# Exercise directions:
Your task is to output the data exactly as it stands.

----------------------------------------

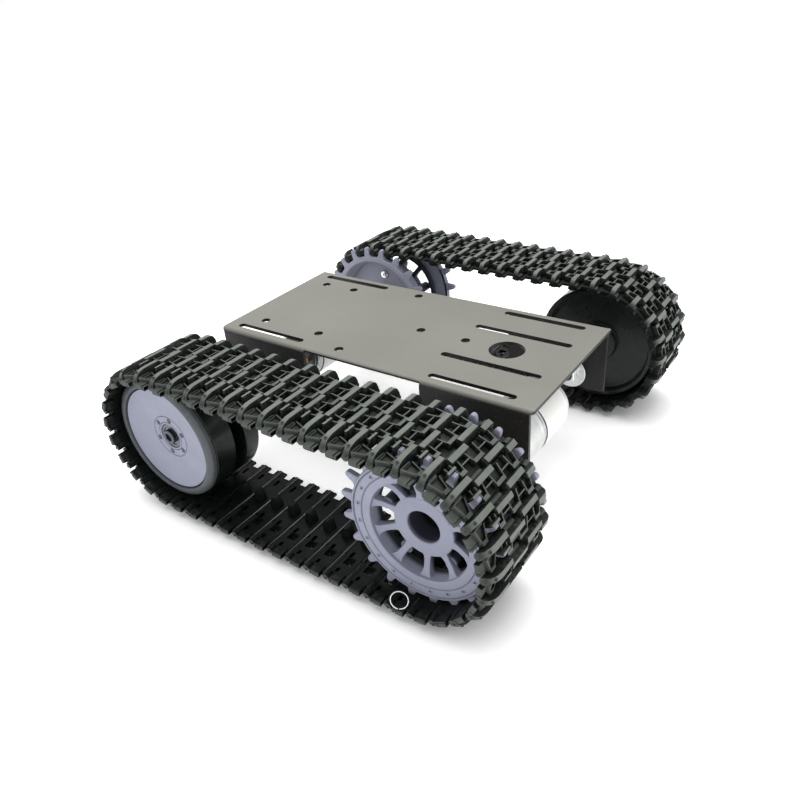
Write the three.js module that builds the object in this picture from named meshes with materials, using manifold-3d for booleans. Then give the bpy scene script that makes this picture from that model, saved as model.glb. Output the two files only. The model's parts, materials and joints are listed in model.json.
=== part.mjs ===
// Tracked tank chassis: a bent sheet-metal deck carried between two plastic link tracks.
// Units are millimetres, +Z up. Origin: centre of the footprint, on the ground.
// +X is along the tracks. The right track is on -Y, with its drive sprocket at +X and its
// idler at -X. The left drive is the same assembly turned half a turn about Z.

import * as THREE from "three";
import { mergeVertices } from "three/addons/utils/BufferGeometryUtils.js";
import Module from "manifold-3d";

const wasm = await Module();
wasm.setup();

// ---- driving dimensions -------------------------------------------------------------

// Track
const PITCH = 9.4; // pin to pin
const TEETH = 20; // links round one full wheel
const RUN_LINKS = 13; // links along each straight run
const LINK_ANGLE = (2 * Math.PI) / TEETH;
const PIN_RADIUS = PITCH / (2 * Math.sin(LINK_ANGLE / 2)); // circle of the link pins
const AXLE_X = (RUN_LINKS * PITCH) / 2;
const KNUCKLE = 1.6; // half thickness of a link at its pin
const GROUSER = 3.85; // height of a grouser above the pin line
const AXLE_Z = PIN_RADIUS + GROUSER; // the grousers stand on the ground
const TRACK_IN = 58; // |y| of the track's inner edge
const TRACK_OUT = 100; // |y| of the track's outer edge
const WEB_IN = 61.4; // |y| where the link web starts, clear of the inner teeth
const WINDOW = { from: 86.2, to: 90.9, halfLength: 2.75 }; // opening for the outer teeth
const HORN = { y: 77, halfWidth: 1.8, depth: 4.4 }; // guide horn inside each link
const SECTION_JOINT = 0.15; // half gap between the four sections of a track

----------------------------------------

# Solution:
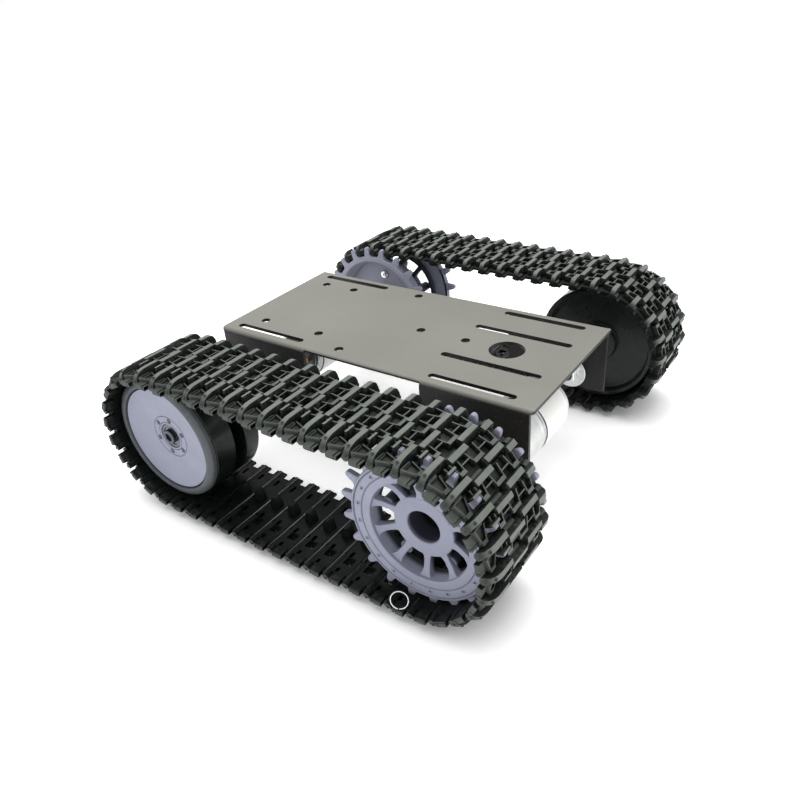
Write the three.js module that builds the object in this picture from named meshes with materials, using manifold-3d for booleans. Then give the bpy scene script that makes this picture from that model, saved as model.glb. Output the two files only. The model's parts, materials and joints are listed in model.json.
=== part.mjs ===
// Tracked tank chassis: a bent sheet-metal deck carried between two plastic link tracks.
// Units are millimetres, +Z up. Origin: centre of the footprint, on the ground.
// +X is along the tracks. The right track is on -Y, with its drive sprocket at +X and its
// idler at -X. The left drive is the same assembly turned half a turn about Z.

import * as THREE from "three";
import { mergeVertices } from "three/addons/utils/BufferGeometryUtils.js";
import Module from "manifold-3d";

const wasm = await Module();
wasm.setup();

// ---- driving dimensions -------------------------------------------------------------

// Track
const PITCH = 9.4; // pin to pin
const TEETH = 20; // links round one full wheel
const RUN_LINKS = 13; // links along each straight run
const LINK_ANGLE = (2 * Math.PI) / TEETH;
const PIN_RADIUS = PITCH / (2 * Math.sin(LINK_ANGLE / 2)); // circle of the link pins
const AXLE_X = (RUN_LINKS * PITCH) / 2;
const KNUCKLE = 1.6; // half thickness of a link at its pin
const GROUSER = 3.85; // height of a grouser above the pin line
const AXLE_Z = PIN_RADIUS + GROUSER; // the grousers stand on the ground
const TRACK_IN = 58; // |y| of the track's inner edge
const TRACK_OUT = 100; // |y| of the track's outer edge
const WEB_IN = 61.4; // |y| where the link web starts, clear of the inner teeth
const WINDOW = { from: 86.2, to: 90.9, halfLength: 2.75 }; // opening for the outer teeth
const HORN = { y: 77, halfWidth: 1.8, depth: 4.4 }; // guide horn inside each link
const SECTION_JOINT = 0.15; // half gap between the four sections of a track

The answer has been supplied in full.